As shown in Figure 1, an illuminator includes: three light sources (210-230) for plural colours, which are coupled to a power supply circuit including a power supply (100), a conventional reference voltage (490); a driver circuit (510), and a controller (500).

The driver circuit is used for driving the light sources to emit light and is composed of switches (640,650,660) in the same number as the light sources (210-230). The power supply circuit provides different current paths for each of the light sources. The controller (500) has a variable address for identifying the illuminator itself arid responds to an input signal assigned to the controller (500) to which the data flow is assigned for describing the characteristic of each of the light sources and is used for generating a variety of PFM signals, each of which corresponds to an individual colour of the various colours of the light sources. Each of the PFM signals instructs an independent switch to be on and off according to a specific and relevant frequency. The data flow includes a variety of data for at least two light source colours. In this embodiment the light sources are LEDS; in other arrangements other light sources may be employed.

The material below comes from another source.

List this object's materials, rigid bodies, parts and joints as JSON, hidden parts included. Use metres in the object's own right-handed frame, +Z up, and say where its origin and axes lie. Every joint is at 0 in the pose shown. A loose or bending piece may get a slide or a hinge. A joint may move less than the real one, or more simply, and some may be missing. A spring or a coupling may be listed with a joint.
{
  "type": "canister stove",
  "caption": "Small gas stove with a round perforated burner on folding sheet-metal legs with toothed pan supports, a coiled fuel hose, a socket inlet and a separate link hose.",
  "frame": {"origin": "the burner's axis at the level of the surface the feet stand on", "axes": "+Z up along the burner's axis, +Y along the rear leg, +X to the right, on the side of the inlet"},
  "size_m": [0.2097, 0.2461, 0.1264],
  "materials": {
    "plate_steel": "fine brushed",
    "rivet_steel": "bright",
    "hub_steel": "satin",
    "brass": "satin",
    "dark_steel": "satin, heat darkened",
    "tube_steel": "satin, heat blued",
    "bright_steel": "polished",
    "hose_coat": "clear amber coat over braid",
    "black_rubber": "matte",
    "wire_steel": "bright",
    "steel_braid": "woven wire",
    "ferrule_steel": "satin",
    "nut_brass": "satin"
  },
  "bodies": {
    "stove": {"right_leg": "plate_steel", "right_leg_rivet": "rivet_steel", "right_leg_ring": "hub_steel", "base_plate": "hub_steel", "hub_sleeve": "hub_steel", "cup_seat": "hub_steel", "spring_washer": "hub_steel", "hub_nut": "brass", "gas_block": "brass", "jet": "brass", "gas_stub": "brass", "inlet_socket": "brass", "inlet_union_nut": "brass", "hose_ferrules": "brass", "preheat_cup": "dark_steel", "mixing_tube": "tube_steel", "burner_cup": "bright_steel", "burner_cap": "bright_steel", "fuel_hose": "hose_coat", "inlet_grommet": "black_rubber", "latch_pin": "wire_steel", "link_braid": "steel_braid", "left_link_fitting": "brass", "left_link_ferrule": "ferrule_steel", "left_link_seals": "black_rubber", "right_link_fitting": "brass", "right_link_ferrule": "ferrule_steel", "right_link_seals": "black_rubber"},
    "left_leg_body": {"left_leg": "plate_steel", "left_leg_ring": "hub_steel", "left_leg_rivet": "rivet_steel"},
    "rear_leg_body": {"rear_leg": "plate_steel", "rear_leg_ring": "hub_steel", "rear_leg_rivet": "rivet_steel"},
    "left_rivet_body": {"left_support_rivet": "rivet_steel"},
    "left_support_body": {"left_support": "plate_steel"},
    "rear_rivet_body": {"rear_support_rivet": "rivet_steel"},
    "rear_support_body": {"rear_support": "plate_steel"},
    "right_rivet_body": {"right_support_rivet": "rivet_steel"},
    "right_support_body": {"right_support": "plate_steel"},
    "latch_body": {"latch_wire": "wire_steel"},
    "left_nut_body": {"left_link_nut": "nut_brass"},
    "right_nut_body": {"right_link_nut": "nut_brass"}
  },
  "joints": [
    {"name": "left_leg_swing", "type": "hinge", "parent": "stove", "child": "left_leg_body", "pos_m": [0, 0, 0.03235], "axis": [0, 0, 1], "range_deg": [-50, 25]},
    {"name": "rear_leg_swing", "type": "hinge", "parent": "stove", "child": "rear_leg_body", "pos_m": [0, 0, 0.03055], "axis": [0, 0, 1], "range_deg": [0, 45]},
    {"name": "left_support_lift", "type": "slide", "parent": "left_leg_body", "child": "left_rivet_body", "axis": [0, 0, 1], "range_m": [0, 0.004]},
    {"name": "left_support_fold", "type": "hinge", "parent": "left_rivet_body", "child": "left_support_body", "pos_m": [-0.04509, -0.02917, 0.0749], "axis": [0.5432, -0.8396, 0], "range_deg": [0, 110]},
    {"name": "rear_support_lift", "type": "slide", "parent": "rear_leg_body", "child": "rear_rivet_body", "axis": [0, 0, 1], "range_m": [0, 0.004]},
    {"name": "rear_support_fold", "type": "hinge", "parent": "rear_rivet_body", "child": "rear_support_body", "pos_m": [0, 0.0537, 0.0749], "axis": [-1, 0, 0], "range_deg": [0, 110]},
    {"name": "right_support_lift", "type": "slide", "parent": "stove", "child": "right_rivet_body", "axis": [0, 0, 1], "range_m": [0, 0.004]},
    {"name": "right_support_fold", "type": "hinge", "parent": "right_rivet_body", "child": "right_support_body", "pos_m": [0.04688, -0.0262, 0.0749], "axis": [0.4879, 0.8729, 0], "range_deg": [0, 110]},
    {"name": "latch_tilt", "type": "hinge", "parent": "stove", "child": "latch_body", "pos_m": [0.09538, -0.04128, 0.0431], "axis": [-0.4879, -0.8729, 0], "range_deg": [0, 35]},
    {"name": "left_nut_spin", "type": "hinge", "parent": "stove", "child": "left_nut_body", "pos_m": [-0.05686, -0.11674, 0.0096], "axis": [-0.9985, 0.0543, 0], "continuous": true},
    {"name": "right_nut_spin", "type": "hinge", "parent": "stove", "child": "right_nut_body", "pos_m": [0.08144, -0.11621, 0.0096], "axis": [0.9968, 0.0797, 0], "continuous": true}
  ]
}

The invention adopts the PFM scheme to control the mixed light of the LED light sources. PFM is a technology for realizing stable voltage output by regulating pulse frequency, and the pulse width of the PFM is fixed while the frequency is changing. By contrast, PWM controls signal output by using wave pulse width and is of a change in frequency size (i.e. wider or narrower). PFM uses change of frequency existence (i.e. Yes or No) and is more efficient than PWM in case of light load and low current.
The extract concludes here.